Some people just showed up and went on the land without asking. “Michelle asked,” Smith says, and that is how they met. Michelle Smith was taking pictures of her daughter, who had just turned 5. They were married in a sunflower patch he planted just for the wedding. The sign he used to ask her to marry him is still hanging, and people like to take pictures there, too.
Strawberry Season

Other changes to the farm were coming. While Smith was still driving the workers, Tidwell decided not to plant one year. Worried that the workers would have nowhere to go, Smith decided to give strawberries a shot. “I knew I could make the strawberries work. If they’ll come out here for sunflowers, they’ll come out here for strawberries,” Smith says. Tidwell cheered him on. “Aubie had seen that here at our place. Some days you couldn’t move in the parking lot,” he recalls.
The 2025 season will be his ninth. Last year, he increased his plantings from 12 acres to 16 acres, selling between 400 to 1,100 gallons picked every morning. After strawberries, Smith plants pumpkins for the fall. In early spring, they have a field of tulips.

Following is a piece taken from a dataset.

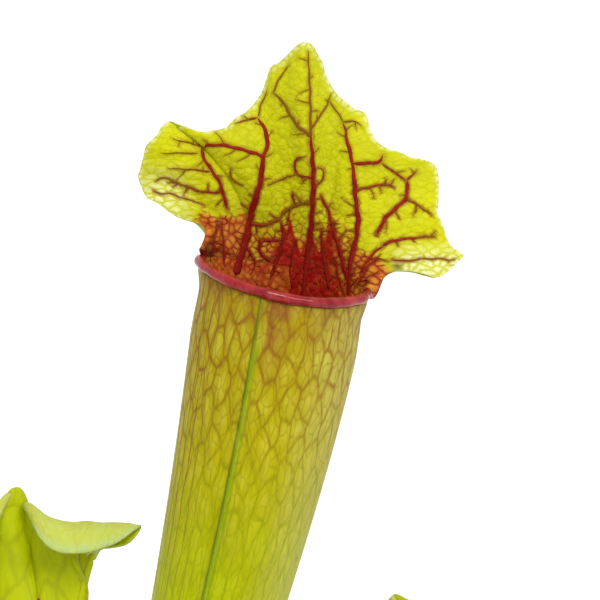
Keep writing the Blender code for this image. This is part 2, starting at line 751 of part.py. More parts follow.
def root(direction_deg, grow):
    """A tapered root that leaves the crown's underside and bends down and outwards."""
    out = heading(direction_deg)
    points = [
        Vector((0, 0, 82.0)) + out * 8.0,
        Vector((0, 0, 68.0)) + out * (ROOT_REACH * 0.6),
        Vector((0, 0, 48.0)) + out * (ROOT_REACH * 0.85),
        Vector((0, 0, ROOT_END_HEIGHT)) + out * ROOT_REACH,
    ]
    built = bmesh.new()
    last = len(points) - 1
    rings = []
    for k, point in enumerate(points):
        along = (points[min(last, k + 1)] - points[max(0, k - 1)]).normalized()
        radius = ROOT_START_RADIUS + (ROOT_END_RADIUS - ROOT_START_RADIUS) * k / last + grow
        if k == last:
            point = point + along * grow
        turn = along.to_track_quat("Z", "Y").to_matrix().to_4x4()
        ring = bmesh.ops.create_circle(
            built, cap_ends=False, segments=6, radius=radius, matrix=Matrix.Translation(point) @ turn
        )
        rings.append(ring["verts"])
    for low, high in zip(rings, rings[1:]):
        edges = [e for e in built.edges if e.verts[0] in low and e.verts[1] in low]
        edges += [e for e in built.edges if e.verts[0] in high and e.verts[1] in high]
        bmesh.ops.bridge_loops(built, edges=edges)
    bmesh.ops.holes_fill(built, edges=built.edges, sides=0)
    bmesh.ops.recalc_face_normals(built, faces=built.faces)
    return built


def sockets():
    """The plain holes in the crown, one for each leaf's foot, a gap wider than the foot."""
    feet = [(foot_of(p), axis_frame(p, 0.05)[0], p["foot_radius"]) for p in PITCHERS]
    for young in YOUNG:
        feet.append((young_foot(young), Vector(young["tip"]), YOUNG_FOOT_RADIUS))
    depth = CROWN_TOP - SOCKET_FLOOR + 8.0
    for foot, above, radius in feet:
        wide = radius + KEEL_ROOT_HALF_WIDTH + FIT_GAP
        along = (above - foot).normalized()
        turn = along.to_track_quat("Z", "Y").to_matrix().to_4x4()
        built = bmesh.new()
        bmesh.ops.create_cone(
            built,
            cap_ends=True,
            segments=12,
            radius1=wide,
            radius2=wide + 1.0,
            depth=depth,
            matrix=Matrix.Translation(foot + along * (depth / 2 - FIT_GAP)) @ turn,
        )
        yield built


def joined_lumps(name, grow, material, collection):
    """The crown's lumps and roots made one body by one union on a collection.

    The room left for them in the soil is grown by the gap, and is open above each leaf's foot.
    """
    pieces = bpy.data.collections.new(name + " pieces")
    bpy.context.scene.collection.children.link(pieces)
    first, *others = CROWN_LUMPS
    body = new_object(name, lump(*first, grow), material, collection)
    for k, (centre, radii) in enumerate(others):
        new_object(f"{name}_lump_{k}", lump(centre, radii, grow), material, pieces)
    for direction in ROOT_DIRECTIONS_DEG:
        new_object(f"{name}_root_{direction:.0f}", root(direction, grow), material, pieces)
    if grow > 0.0:
        for k, socket in enumerate(sockets()):
            new_object(f"{name}_socket_{k}", socket, material, pieces)
    union = body.modifiers.new("join", "BOOLEAN")
    union.operation = "UNION"
    union.operand_type = "COLLECTION"
    union.collection = pieces
    apply_modifiers(body)
    for piece in list(pieces.objects):
        bpy.data.objects.remove(piece)
    bpy.data.collections.remove(pieces)
    return body


def apply_modifiers(body):
    graph = bpy.context.evaluated_depsgraph_get()
    finished = bpy.data.meshes.new_from_object(body.evaluated_get(graph))
    body.modifiers.clear()
    body.data = finished


def build_rhizome(material, collection, cutters):
    rhizome = joined_lumps("rhizome", 0.0, material, collection)
    for k, socket in enumerate(sockets()):
        new_object(f"socket_drill_{k}", socket, material, cutters)
    cut = rhizome.modifiers.new("sockets", "BOOLEAN")
    cut.operation = "DIFFERENCE"
    cut.operand_type = "COLLECTION"
    cut.collection = cutters
    return rhizome


def hidden(collection):
    for cutter in collection.objects:
        cutter.hide_render = True
        cutter.display_type = "WIRE"


def main():
    for old in list(bpy.data.objects):
        bpy.data.objects.remove(old)
    collections = {}
    for name in ("pitcher plant", "drain drills", "socket drills", "soil cutter"):
        collections[name] = bpy.data.collections.new(name)
        bpy.context.scene.collection.children.link(collections[name])
    plant = collections["pitcher plant"]
    plastic = new_material("pot_plastic", POT_BROWN, 0.45)
    peat = new_material("peat", PEAT_BROWN, 0.95)
    bark = new_material("rhizome_bark", RHIZOME_BROWN, 0.8)
    leaf = new_material("pitcher_green", GREEN, 0.4)
    young_leaf = new_material("young_green", YOUNG_GREEN, 0.45)

    build_pot(plastic, plant, collections["drain drills"])
    crown_room = joined_lumps("crown_room", FIT_GAP, peat, collections["soil cutter"])
    build_soil(peat, plant, crown_room)
    build_rhizome(bark, plant, collections["socket drills"])
    for pitcher in PITCHERS:
        build_pitcher(pitcher, leaf, plant)
    for young in YOUNG:
        build_young_pitcher(young, young_leaf, plant)
    for name in ("drain drills", "socket drills", "soil cutter"):
        hidden(collections[name])


main()
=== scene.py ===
"""The visual scene of the potted pitcher plant: every leaf again with its veins and its net, and
the soil, crown and pot with their surfaces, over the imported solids."""

import math
import random

import bmesh
import bpy
import numpy as np
from mathutils import Matrix, Vector, noise


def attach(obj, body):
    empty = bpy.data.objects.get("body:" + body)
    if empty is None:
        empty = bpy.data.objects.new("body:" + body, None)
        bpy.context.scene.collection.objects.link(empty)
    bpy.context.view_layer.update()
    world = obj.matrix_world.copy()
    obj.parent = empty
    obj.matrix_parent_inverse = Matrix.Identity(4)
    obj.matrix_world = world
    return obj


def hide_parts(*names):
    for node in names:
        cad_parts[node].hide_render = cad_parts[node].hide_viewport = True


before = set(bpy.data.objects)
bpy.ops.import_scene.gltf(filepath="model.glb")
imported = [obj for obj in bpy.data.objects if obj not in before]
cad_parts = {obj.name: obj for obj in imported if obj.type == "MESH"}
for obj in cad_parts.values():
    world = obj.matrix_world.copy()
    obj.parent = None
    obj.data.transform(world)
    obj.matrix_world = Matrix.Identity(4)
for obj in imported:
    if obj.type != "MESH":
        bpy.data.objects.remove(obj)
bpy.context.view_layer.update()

MM = 0.001
scene = bpy.context.scene
visual = bpy.data.collections.new("visual")
scene.collection.children.link(visual)

# The open pitchers: their shape
# Each pitcher is one leaf that has grown into a trumpet. It stands in the crown, carries a green
# keel down its front, a rolled lip, and a lid that is the leaf's own blade. The surface is the one
# in the solids, sampled finely. Millimetres from the middle of the pot's underside.

LEAF_WALL = 0.8
FOOT_HEIGHT = 87.35
FOOT_RING = 13.5
LIP_END = math.radians(97.0)
LID_END = math.radians(100.0)
FLARE_AT = math.radians(112.0)
LID_HEIGHT = 37.0
PX_A_MM = 6.5
MOUTH_PX = (283.0, 285.0)
CAMERA_TIP = math.radians(8.0)
CAMERA_AWAY = 800.0

# The lid's edge in mm from the middle of the mouth: right, back and up, and where it is rolled over
# a fourth value, how much. The left half runs up to the tip and the right half down from it.
LID_LEFT = [
    (-12.2, 2.2, 4.0),
    (-12.7, 2.3, 5.2),
    (-12.3, 2.6, 6.2),
    (-12.0, 3.0, 7.1),
    (-12.0, 3.5, 7.9),
    (-12.2, 4.2, 8.6),
    (-13.2, 4.9, 8.9),
    (-15.8, 7.4, 9.4),
    (-17.3, 8.7, 9.9),
    (-18.5, 9.7, 10.7),
    (-19.8, 10.7, 11.5),
    (-21.2, 11.5, 12.1),
    (-21.9, 12.1, 13.4),
    (-22.6, 12.5, 15.4),
    (-22.2, 12.0, 16.7),
    (-21.7, 11.5, 18.7),
    (-21.2, 11.2, 20.4),
    (-19.5, 11.2, 22.1),
    (-19.0, 11.4, 23.1),
    (-17.9, 11.9, 24.0),
    (-17.1, 11.4, 23.8),
    (-16.3, 10.8, 23.2),
    (-15.6, 10.4, 23.5),
    (-12.9, 9.5, 22.7),
    (-11.0, 9.3, 22.8),
    (-8.9, 9.7, 23.3),
    (-7.8, 10.1, 24.4),
    (-5.5, 10.8, 25.9),
    (-4.2, 11.3, 27.3),
    (-3.1, 11.1, 29.0),
    (-2.4, 10.7, 31.1),
    (-1.8, 10.3, 32.7),
    (-0.5, 9.8, 33.5),
    (0.9, 9.1, 34.8),
    (2.1, 8.2, 36.1),
    (3.1, 7.6, 36.8),
]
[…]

The 800 acres of the largest working farm in Hamilton County also are home to a herd of Black Angus and fields where Smith cuts silage to sell to other farmers and bales hay that’s even been used in the Chattanooga Motorcar Festival’s grand prix racecourse held downtown.
Thinking back to the initial advice decades ago to not start a dairy, Smith says, “If it wasn’t for UT, David Perrin and Extension, I wouldn’t be where I’m at.” Perrin agrees: “I think he’s made the right decision.”